• Short problem
Can all of these lines be returned exactly?

══ Supplied data

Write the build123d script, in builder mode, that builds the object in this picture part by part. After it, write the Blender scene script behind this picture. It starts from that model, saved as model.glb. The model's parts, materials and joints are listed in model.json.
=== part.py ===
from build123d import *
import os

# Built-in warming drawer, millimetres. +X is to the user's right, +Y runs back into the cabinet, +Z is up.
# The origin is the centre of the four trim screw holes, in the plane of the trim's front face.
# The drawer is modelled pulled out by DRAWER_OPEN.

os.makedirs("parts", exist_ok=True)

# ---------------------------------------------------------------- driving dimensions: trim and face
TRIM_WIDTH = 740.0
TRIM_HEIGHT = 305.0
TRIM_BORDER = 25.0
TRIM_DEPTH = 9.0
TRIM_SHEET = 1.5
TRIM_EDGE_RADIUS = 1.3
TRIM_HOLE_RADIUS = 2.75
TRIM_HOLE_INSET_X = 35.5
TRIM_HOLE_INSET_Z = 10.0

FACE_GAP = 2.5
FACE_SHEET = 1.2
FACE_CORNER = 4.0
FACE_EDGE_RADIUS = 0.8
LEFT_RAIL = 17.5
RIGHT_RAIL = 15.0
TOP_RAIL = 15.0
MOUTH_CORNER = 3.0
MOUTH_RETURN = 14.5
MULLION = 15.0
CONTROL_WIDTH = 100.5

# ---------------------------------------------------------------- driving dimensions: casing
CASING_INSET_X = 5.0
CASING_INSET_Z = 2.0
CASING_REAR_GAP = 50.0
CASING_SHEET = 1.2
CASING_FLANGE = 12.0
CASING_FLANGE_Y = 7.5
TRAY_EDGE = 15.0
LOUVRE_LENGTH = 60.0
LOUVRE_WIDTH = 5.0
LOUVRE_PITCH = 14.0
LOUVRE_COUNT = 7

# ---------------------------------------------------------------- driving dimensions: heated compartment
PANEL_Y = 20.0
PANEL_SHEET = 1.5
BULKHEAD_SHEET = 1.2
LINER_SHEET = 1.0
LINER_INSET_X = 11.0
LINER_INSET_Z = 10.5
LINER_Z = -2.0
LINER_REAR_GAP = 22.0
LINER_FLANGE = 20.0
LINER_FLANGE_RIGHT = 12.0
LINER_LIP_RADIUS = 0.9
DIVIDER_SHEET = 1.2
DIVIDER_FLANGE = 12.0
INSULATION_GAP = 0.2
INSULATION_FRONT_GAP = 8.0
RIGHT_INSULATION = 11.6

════

• Solved problem
Write the build123d script, in builder mode, that builds the object in this picture part by part. After it, write the Blender scene script behind this picture. It starts from that model, saved as model.glb. The model's parts, materials and joints are listed in model.json.
=== part.py ===
from build123d import *
import os

# Built-in warming drawer, millimetres. +X is to the user's right, +Y runs back into the cabinet, +Z is up.
# The origin is the centre of the four trim screw holes, in the plane of the trim's front face.
# The drawer is modelled pulled out by DRAWER_OPEN.

os.makedirs("parts", exist_ok=True)

# ---------------------------------------------------------------- driving dimensions: trim and face
TRIM_WIDTH = 740.0
TRIM_HEIGHT = 305.0
TRIM_BORDER = 25.0
TRIM_DEPTH = 9.0
TRIM_SHEET = 1.5
TRIM_EDGE_RADIUS = 1.3
TRIM_HOLE_RADIUS = 2.75
TRIM_HOLE_INSET_X = 35.5
TRIM_HOLE_INSET_Z = 10.0

FACE_GAP = 2.5
FACE_SHEET = 1.2
FACE_CORNER = 4.0
FACE_EDGE_RADIUS = 0.8
LEFT_RAIL = 17.5
RIGHT_RAIL = 15.0
TOP_RAIL = 15.0
MOUTH_CORNER = 3.0
MOUTH_RETURN = 14.5
MULLION = 15.0
CONTROL_WIDTH = 100.5

# ---------------------------------------------------------------- driving dimensions: casing
CASING_INSET_X = 5.0
CASING_INSET_Z = 2.0
CASING_REAR_GAP = 50.0
CASING_SHEET = 1.2
CASING_FLANGE = 12.0
CASING_FLANGE_Y = 7.5
TRAY_EDGE = 15.0
LOUVRE_LENGTH = 60.0
LOUVRE_WIDTH = 5.0
LOUVRE_PITCH = 14.0
LOUVRE_COUNT = 7

# ---------------------------------------------------------------- driving dimensions: heated compartment
PANEL_Y = 20.0
PANEL_SHEET = 1.5
BULKHEAD_SHEET = 1.2
LINER_SHEET = 1.0
LINER_INSET_X = 11.0
LINER_INSET_Z = 10.5
LINER_Z = -2.0
LINER_REAR_GAP = 22.0
LINER_FLANGE = 20.0
LINER_FLANGE_RIGHT = 12.0
LINER_LIP_RADIUS = 0.9
DIVIDER_SHEET = 1.2
DIVIDER_FLANGE = 12.0
INSULATION_GAP = 0.2
INSULATION_FRONT_GAP = 8.0
RIGHT_INSULATION = 11.6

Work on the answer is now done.